**DATA SECTION:**
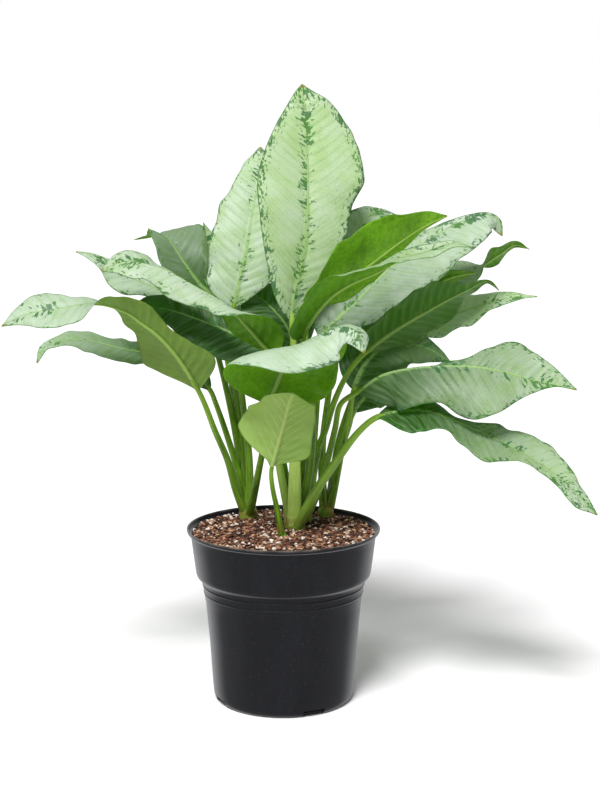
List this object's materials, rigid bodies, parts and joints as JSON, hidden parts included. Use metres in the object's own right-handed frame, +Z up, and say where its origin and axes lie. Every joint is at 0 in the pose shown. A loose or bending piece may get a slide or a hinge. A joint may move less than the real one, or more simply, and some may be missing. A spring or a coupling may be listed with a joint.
{
  "type": "potted chinese evergreen",
  "caption": "Chinese evergreen house plant with broad silver-green leaves on long stalks, growing in soil in a round black nursery pot.",
  "frame": {"origin": "middle of the pot's flat bottom, on the surface that the pot stands on", "axes": "+Z up along the pot's axis; the plant's front, as in the picture, faces -Y, and +X is to the picture's right"},
  "size_m": [0.7033, 0.4319, 0.7592],
  "materials": {
    "pot_plastic": "satin",
    "soil": "matte",
    "stalk": "satin",
    "leaf": "satin",
    "young_leaf": "satin"
  },
  "bodies": {
    "root": {"pot": "pot_plastic", "soil": "soil", "shoot_left": "stalk", "shoot_middle": "stalk", "shoot_front_small": "stalk", "shoot_centre_back": "stalk", "shoot_right_back": "stalk", "leaf_tall_centre": "leaf", "leaf_tall_left": "leaf", "leaf_back_left_curled": "leaf", "leaf_back_left_folded": "leaf", "leaf_upper_left": "leaf", "leaf_upper_left_rear": "leaf", "leaf_far_left": "leaf", "leaf_lower_left": "leaf", "leaf_inner_left": "leaf", "leaf_inner_back": "leaf", "leaf_back_right_arched": "leaf", "leaf_upper_right_rear": "leaf", "leaf_upper_right_front": "leaf", "leaf_silver_right": "leaf", "leaf_mid_right": "leaf", "leaf_rear_right_short": "leaf", "leaf_rear_right_twisted": "leaf", "leaf_right_pointed": "leaf", "leaf_inner_right": "leaf", "leaf_big_right": "leaf", "leaf_low_right": "leaf", "leaf_young_front": "young_leaf", "leaf_front_folded": "leaf", "leaf_back_low_left": "leaf", "leaf_back_centre": "leaf", "leaf_back_low_right": "leaf"}
  },
  "joints": []
}
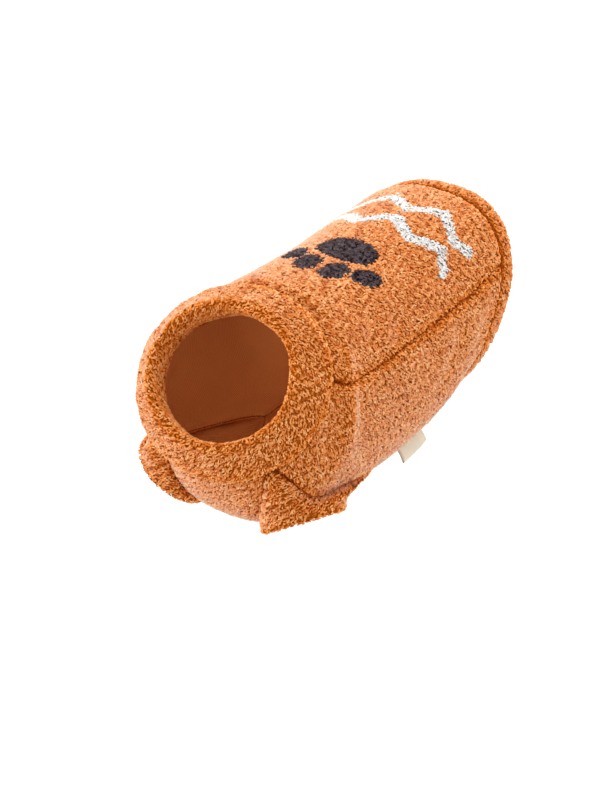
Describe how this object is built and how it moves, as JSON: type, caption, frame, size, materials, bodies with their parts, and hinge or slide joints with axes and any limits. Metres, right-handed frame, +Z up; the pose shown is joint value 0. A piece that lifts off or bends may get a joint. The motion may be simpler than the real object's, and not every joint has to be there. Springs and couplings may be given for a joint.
{
  "type": "pet pullover",
  "caption": "Hollow looped-pile knit pullover for a small dog in its worn shape, with a folded collar, short sleeves, a slanted hem band and a bare side tag.",
  "frame": {"origin": "on the inner face of the back, over the spine, where the wearer's back holds the pullover up", "axes": "+Z up, +Y from the neck towards the hem, -Y the way the neck points, +X the wearer's left; symmetric about X = 0 apart from the side tag"},
  "size_m": [0.1778, 0.3499, 0.1852],
  "materials": {
    "pile": "orange knit with a thick, matt pile of curly loops",
    "tape": "cream woven tape with a faint sheen"
  },
  "bodies": {
    "root": {"back_panel": "pile", "side_left": "pile", "side_right": "pile", "belly_panel": "pile", "sleeve_left": "pile", "sleeve_right": "pile", "collar": "pile", "hem_band": "pile", "side_tag": "tape"}
  },
  "joints": []
}
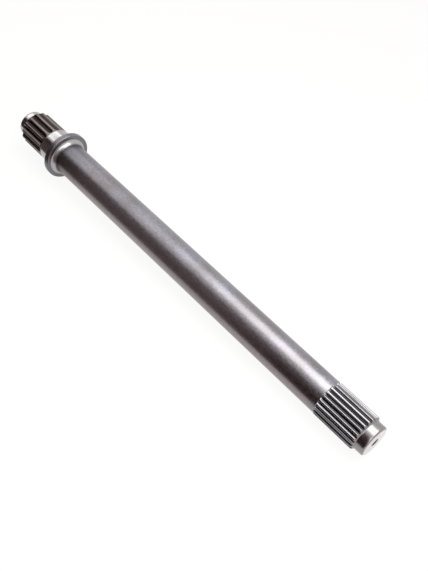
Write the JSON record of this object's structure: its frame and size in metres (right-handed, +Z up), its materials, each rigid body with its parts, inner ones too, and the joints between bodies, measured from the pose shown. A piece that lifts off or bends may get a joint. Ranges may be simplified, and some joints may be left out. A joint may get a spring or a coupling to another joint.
{
  "type": "transmission shaft",
  "caption": "Solid one-piece drive shaft with a raised collar, a coarse spline beside a ground seat at one end and a fine spline at the other.",
  "frame": {"origin": "on the shaft's axis, in the plane of the collar's shoulder that a hub slid on from the coarse end stops against", "axes": "+X along the axis to the coarse spline, -X along the body to the fine spline, +Z up through the middle of a fine groove as the shaft lies, +Y by the right-hand rule"},
  "size_m": [0.4267, 0.0432, 0.0432],
  "materials": {
    "steel": "dark satin, shot-blasted and oiled, with brighter ground seat, pilots and spline teeth"
  },
  "bodies": {
    "root": {"splined_shaft": "steel"}
  },
  "joints": []
}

**GOAL:** Please quote the records above exactly, without skipping a line.

**WRITTEN RESPONSE:**
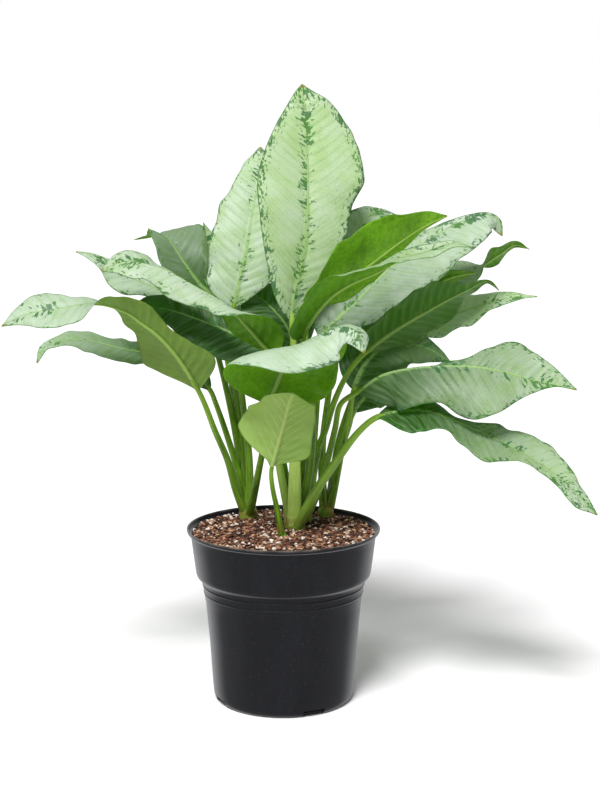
List this object's materials, rigid bodies, parts and joints as JSON, hidden parts included. Use metres in the object's own right-handed frame, +Z up, and say where its origin and axes lie. Every joint is at 0 in the pose shown. A loose or bending piece may get a slide or a hinge. A joint may move less than the real one, or more simply, and some may be missing. A spring or a coupling may be listed with a joint.
{
  "type": "potted chinese evergreen",
  "caption": "Chinese evergreen house plant with broad silver-green leaves on long stalks, growing in soil in a round black nursery pot.",
  "frame": {"origin": "middle of the pot's flat bottom, on the surface that the pot stands on", "axes": "+Z up along the pot's axis; the plant's front, as in the picture, faces -Y, and +X is to the picture's right"},
  "size_m": [0.7033, 0.4319, 0.7592],
  "materials": {
    "pot_plastic": "satin",
    "soil": "matte",
    "stalk": "satin",
    "leaf": "satin",
    "young_leaf": "satin"
  },
  "bodies": {
    "root": {"pot": "pot_plastic", "soil": "soil", "shoot_left": "stalk", "shoot_middle": "stalk", "shoot_front_small": "stalk", "shoot_centre_back": "stalk", "shoot_right_back": "stalk", "leaf_tall_centre": "leaf", "leaf_tall_left": "leaf", "leaf_back_left_curled": "leaf", "leaf_back_left_folded": "leaf", "leaf_upper_left": "leaf", "leaf_upper_left_rear": "leaf", "leaf_far_left": "leaf", "leaf_lower_left": "leaf", "leaf_inner_left": "leaf", "leaf_inner_back": "leaf", "leaf_back_right_arched": "leaf", "leaf_upper_right_rear": "leaf", "leaf_upper_right_front": "leaf", "leaf_silver_right": "leaf", "leaf_mid_right": "leaf", "leaf_rear_right_short": "leaf", "leaf_rear_right_twisted": "leaf", "leaf_right_pointed": "leaf", "leaf_inner_right": "leaf", "leaf_big_right": "leaf", "leaf_low_right": "leaf", "leaf_young_front": "young_leaf", "leaf_front_folded": "leaf", "leaf_back_low_left": "leaf", "leaf_back_centre": "leaf", "leaf_back_low_right": "leaf"}
  },
  "joints": []
}
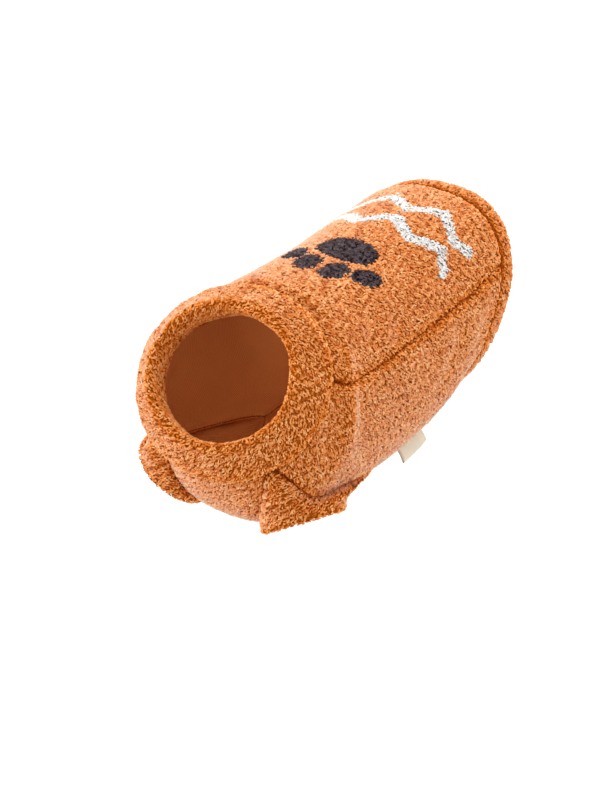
Describe how this object is built and how it moves, as JSON: type, caption, frame, size, materials, bodies with their parts, and hinge or slide joints with axes and any limits. Metres, right-handed frame, +Z up; the pose shown is joint value 0. A piece that lifts off or bends may get a joint. The motion may be simpler than the real object's, and not every joint has to be there. Springs and couplings may be given for a joint.
{
  "type": "pet pullover",
  "caption": "Hollow looped-pile knit pullover for a small dog in its worn shape, with a folded collar, short sleeves, a slanted hem band and a bare side tag.",
  "frame": {"origin": "on the inner face of the back, over the spine, where the wearer's back holds the pullover up", "axes": "+Z up, +Y from the neck towards the hem, -Y the way the neck points, +X the wearer's left; symmetric about X = 0 apart from the side tag"},
  "size_m": [0.1778, 0.3499, 0.1852],
  "materials": {
    "pile": "orange knit with a thick, matt pile of curly loops",
    "tape": "cream woven tape with a faint sheen"
  },
  "bodies": {
    "root": {"back_panel": "pile", "side_left": "pile", "side_right": "pile", "belly_panel": "pile", "sleeve_left": "pile", "sleeve_right": "pile", "collar": "pile", "hem_band": "pile", "side_tag": "tape"}
  },
  "joints": []
}
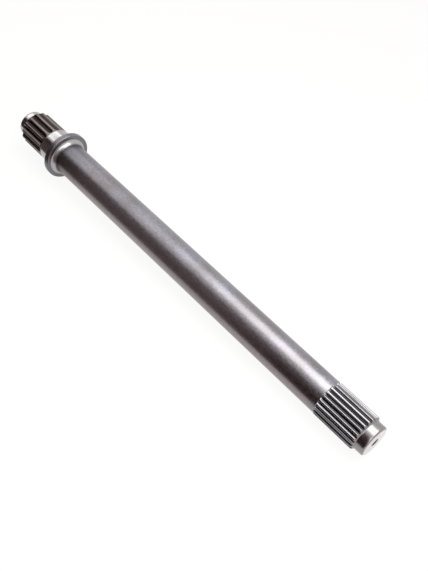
Write the JSON record of this object's structure: its frame and size in metres (right-handed, +Z up), its materials, each rigid body with its parts, inner ones too, and the joints between bodies, measured from the pose shown. A piece that lifts off or bends may get a joint. Ranges may be simplified, and some joints may be left out. A joint may get a spring or a coupling to another joint.
{
  "type": "transmission shaft",
  "caption": "Solid one-piece drive shaft with a raised collar, a coarse spline beside a ground seat at one end and a fine spline at the other.",
  "frame": {"origin": "on the shaft's axis, in the plane of the collar's shoulder that a hub slid on from the coarse end stops against", "axes": "+X along the axis to the coarse spline, -X along the body to the fine spline, +Z up through the middle of a fine groove as the shaft lies, +Y by the right-hand rule"},
  "size_m": [0.4267, 0.0432, 0.0432],
  "materials": {
    "steel": "dark satin, shot-blasted and oiled, with brighter ground seat, pilots and spline teeth"
  },
  "bodies": {
    "root": {"splined_shaft": "steel"}
  },
  "joints": []
}